I think your point about the changing “utility function” is closer to the key point here. I think what Sam Harris is saying is that this might be a new area where science can speak. As you’ve pointed out, science has long been trusted as a source to bring data to the function, but Harris is saying that science may soon be able to actually help determine what that function is as we gain our ability to accurately measure human suffering and human flourishing (and that of other animals, it should be said). This is where I agree with him - I think science should do more than just provide data, but should highlight that these questions may have objective answers, not just the subjective answers that the humanities usually provide.
I think Harris would have a huge problem with how you’ve characterized his position here. The only way the Nazis could reach a conclusion that their approach was morally acceptable was to apply greater value to German than non-German flourishing and this is a non-starter with any scientifically based view of utilitarianism.
Interesting. I’ll have to give the book a look and see.
I’m not sure that he’s succeeding in that!
Whatever you might say about this, I don’t think it could be called dangerous.
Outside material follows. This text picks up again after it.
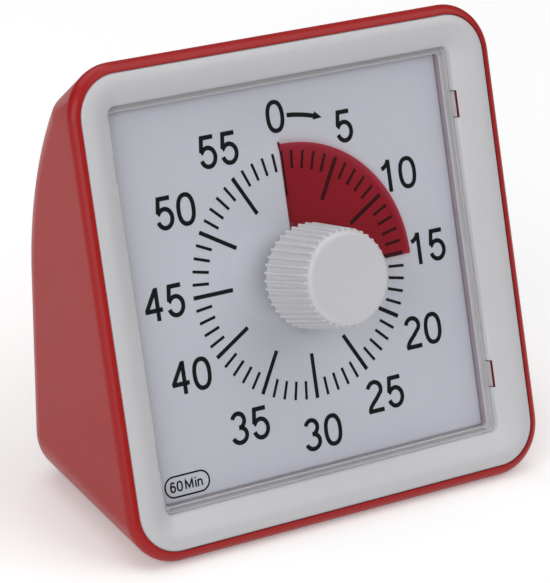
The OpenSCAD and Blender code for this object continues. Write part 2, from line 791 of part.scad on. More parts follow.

I don’t agree. Harris talks about well being, and the Nazis were as horrible as they are precisely by impacting on the well-being of many people. Any serious analysis of well-being and harm would exclude this possibility. That’s what Harris is talking about when I have heard him.
Harris is talking about a morality based on well-being and harm when I hear him speak. Things that impact on the well being of others or cause harm to them are immoral in this calculus. Although some situations are complex, he’s not talking at all about a “tyranny of the majority” reckoning in order to gain the greatest amount of well being, or what have you.